What you need to do:
Please output exactly the lines of the material from the first through the line containing "before = set(bpy.data.objects)", and nothing more.

⁂

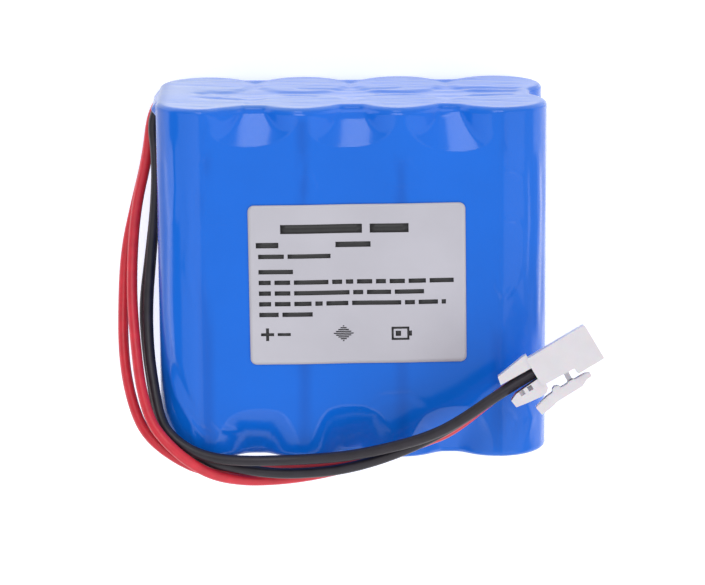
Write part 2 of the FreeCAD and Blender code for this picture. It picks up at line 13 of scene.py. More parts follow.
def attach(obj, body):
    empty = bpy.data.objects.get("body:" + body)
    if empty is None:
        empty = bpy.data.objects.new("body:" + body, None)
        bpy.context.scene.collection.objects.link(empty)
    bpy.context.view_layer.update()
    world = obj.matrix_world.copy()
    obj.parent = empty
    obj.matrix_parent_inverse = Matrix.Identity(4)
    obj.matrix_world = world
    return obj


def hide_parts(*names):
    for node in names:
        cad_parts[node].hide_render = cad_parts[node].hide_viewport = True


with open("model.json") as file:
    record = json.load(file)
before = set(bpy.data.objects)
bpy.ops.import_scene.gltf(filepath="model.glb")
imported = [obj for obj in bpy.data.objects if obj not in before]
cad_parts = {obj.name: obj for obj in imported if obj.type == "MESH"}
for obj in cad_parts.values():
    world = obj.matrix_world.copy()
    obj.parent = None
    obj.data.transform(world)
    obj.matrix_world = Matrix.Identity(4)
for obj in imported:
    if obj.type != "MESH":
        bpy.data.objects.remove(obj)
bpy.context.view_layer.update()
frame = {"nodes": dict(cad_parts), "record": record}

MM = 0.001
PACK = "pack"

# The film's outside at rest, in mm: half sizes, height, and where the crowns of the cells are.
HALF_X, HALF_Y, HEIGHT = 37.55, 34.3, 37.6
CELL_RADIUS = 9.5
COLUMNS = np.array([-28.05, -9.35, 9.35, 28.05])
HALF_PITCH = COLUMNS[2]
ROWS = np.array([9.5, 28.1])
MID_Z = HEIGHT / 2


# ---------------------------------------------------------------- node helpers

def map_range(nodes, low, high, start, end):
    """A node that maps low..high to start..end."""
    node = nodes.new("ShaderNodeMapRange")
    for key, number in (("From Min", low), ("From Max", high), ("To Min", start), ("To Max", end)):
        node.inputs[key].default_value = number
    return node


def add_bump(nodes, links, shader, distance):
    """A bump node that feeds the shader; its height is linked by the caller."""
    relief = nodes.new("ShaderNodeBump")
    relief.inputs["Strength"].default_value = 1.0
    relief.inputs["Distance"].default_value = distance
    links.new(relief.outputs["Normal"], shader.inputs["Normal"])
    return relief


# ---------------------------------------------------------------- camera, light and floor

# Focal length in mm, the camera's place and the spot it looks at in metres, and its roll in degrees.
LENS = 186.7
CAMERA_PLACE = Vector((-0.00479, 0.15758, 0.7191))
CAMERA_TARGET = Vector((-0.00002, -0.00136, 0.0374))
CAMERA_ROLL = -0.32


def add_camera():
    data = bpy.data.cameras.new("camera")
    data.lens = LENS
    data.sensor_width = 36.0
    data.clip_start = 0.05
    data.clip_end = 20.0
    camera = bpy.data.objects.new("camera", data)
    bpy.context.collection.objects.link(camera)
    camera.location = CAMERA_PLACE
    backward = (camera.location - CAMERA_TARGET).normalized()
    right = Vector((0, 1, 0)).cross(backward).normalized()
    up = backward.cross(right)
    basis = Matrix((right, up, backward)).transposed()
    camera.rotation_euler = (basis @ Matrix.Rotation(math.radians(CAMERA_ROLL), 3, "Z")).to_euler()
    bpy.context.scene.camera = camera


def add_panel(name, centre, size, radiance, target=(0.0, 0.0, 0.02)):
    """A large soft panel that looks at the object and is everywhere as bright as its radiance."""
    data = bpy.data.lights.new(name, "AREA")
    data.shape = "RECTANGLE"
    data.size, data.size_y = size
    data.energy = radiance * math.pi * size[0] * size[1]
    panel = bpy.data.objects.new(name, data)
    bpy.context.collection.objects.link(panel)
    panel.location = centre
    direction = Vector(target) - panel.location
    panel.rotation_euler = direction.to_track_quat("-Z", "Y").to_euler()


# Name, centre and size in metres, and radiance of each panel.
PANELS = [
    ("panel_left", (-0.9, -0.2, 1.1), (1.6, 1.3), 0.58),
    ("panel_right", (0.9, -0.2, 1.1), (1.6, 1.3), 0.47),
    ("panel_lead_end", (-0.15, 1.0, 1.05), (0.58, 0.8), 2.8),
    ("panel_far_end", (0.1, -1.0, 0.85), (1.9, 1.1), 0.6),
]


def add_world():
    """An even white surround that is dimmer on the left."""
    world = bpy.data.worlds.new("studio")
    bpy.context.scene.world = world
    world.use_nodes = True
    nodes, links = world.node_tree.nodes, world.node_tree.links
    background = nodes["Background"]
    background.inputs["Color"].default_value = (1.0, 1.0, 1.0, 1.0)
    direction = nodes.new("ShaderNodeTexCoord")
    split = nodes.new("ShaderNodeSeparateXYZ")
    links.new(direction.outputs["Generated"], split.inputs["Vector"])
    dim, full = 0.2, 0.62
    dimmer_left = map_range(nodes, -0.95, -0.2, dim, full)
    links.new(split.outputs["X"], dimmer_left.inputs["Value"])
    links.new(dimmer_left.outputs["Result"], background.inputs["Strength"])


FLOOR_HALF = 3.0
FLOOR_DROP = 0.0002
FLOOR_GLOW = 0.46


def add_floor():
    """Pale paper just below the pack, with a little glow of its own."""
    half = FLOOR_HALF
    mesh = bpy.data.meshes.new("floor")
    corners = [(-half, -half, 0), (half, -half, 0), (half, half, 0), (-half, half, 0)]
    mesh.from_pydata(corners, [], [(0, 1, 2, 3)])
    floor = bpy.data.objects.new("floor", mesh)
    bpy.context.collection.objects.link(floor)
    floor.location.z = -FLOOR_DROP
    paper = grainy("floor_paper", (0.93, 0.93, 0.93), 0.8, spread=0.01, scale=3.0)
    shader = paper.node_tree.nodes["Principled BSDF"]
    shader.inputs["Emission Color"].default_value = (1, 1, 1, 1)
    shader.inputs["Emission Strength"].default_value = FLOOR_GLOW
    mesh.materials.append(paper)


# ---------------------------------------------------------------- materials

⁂

Solution below:
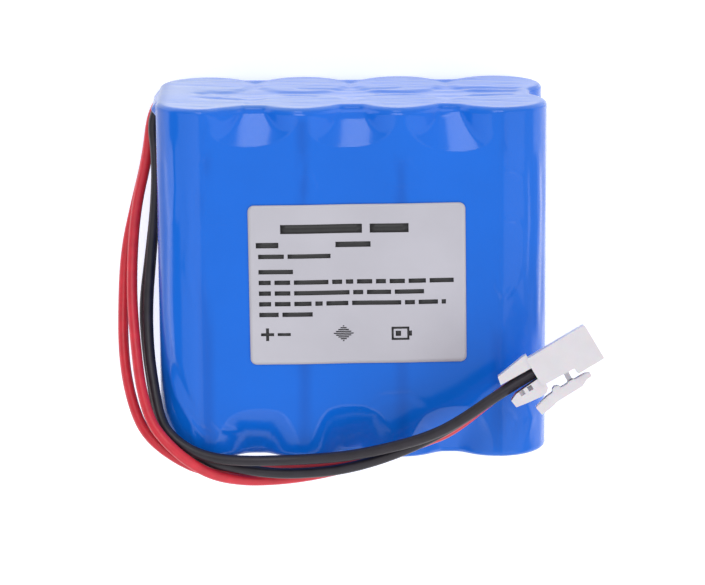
Write part 2 of the FreeCAD and Blender code for this picture. It picks up at line 13 of scene.py. More parts follow.
def attach(obj, body):
    empty = bpy.data.objects.get("body:" + body)
    if empty is None:
        empty = bpy.data.objects.new("body:" + body, None)
        bpy.context.scene.collection.objects.link(empty)
    bpy.context.view_layer.update()
    world = obj.matrix_world.copy()
    obj.parent = empty
    obj.matrix_parent_inverse = Matrix.Identity(4)
    obj.matrix_world = world
    return obj


def hide_parts(*names):
    for node in names:
        cad_parts[node].hide_render = cad_parts[node].hide_viewport = True


with open("model.json") as file:
    record = json.load(file)
before = set(bpy.data.objects)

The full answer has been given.